The User's Column, April 2007
Column 321, part 3
Jerry Pournelle jerryp@jerrypournelle.com
Copyright 2007 Jerry E. Pournelle, Ph.D.

Continued from last week...

When I started this column, the pundits were saying that Apple is in trouble. Leopard is delayed until Fall, and maybe won’t ship then. One reason for Leopard’s delay was that key personnel were moved from Leopard to the iPhone. Indeed it was put more strongly than that: “iPhone Steals Engineers From Apple's Leopard OS” said InformationWeek.

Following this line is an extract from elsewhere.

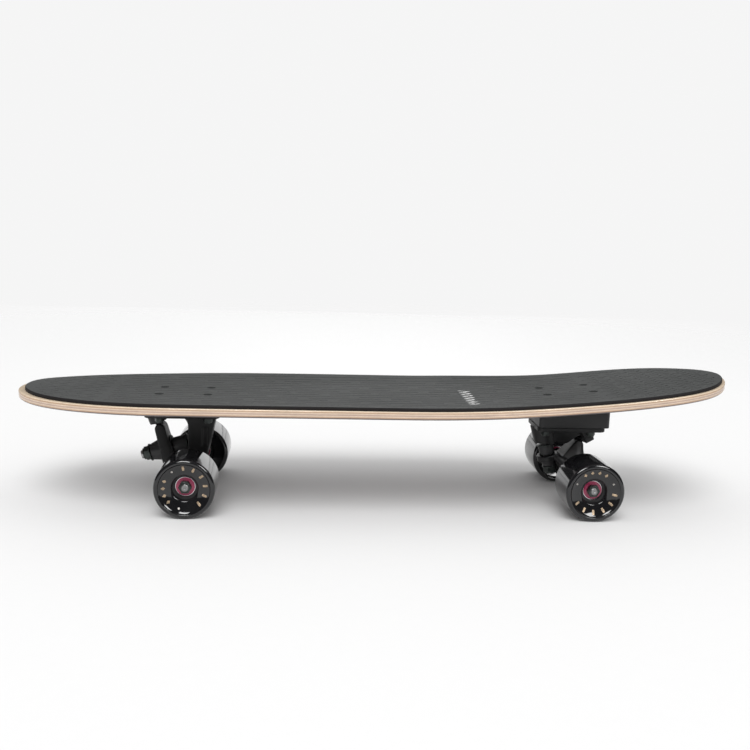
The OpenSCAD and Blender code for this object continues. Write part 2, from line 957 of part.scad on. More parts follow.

A radio personality wondered if this meant Apple was in trouble. After all, couldn’t they afford to hire more engineers? And under all the other panic was something unspoken: Apple makes tons of money from the iPod. Apple took the name “Computer” out of the company name. Is this all just an indication of where Apple’s heart is? Apple has seldom showed its loyalists any loyalty in return. Gouging the Apple enthusiasts was an Apple tradition for many years.

A long time ago, Apple deliberately chose to go for immediate profit over market share. The result was that market share dwindled to the point where many software developers chose not even to try to port their best programs to the Mac. The new Apple with its Mac OS, and particularly the new Intel-based Macs with OS X stopped and even reversed the losses of market share, making it pretty certain that Apple would be around a long time as the BMW of the computer world, and might even go beyond that.

Some pundits saw the delay of Leopard in favor of getting the iPhone out on time as a threat to the new Apple, and a sign that Apple was going to neglect its computer loyalists in hopes of gaining a lot of phone users.

Another Slant

A better interpretation would be that Leopard was overly ambitious and unlikely to ship this summer anyway. Depending on who you ask, Leopard is either a mildly Big Deal or a Revolutionary Great Big Deal; no one believes it’s just another upgrade. Peter Glaskowsky says that Time Machine, the new backup system built into the OS, is a pretty big deal all by itself.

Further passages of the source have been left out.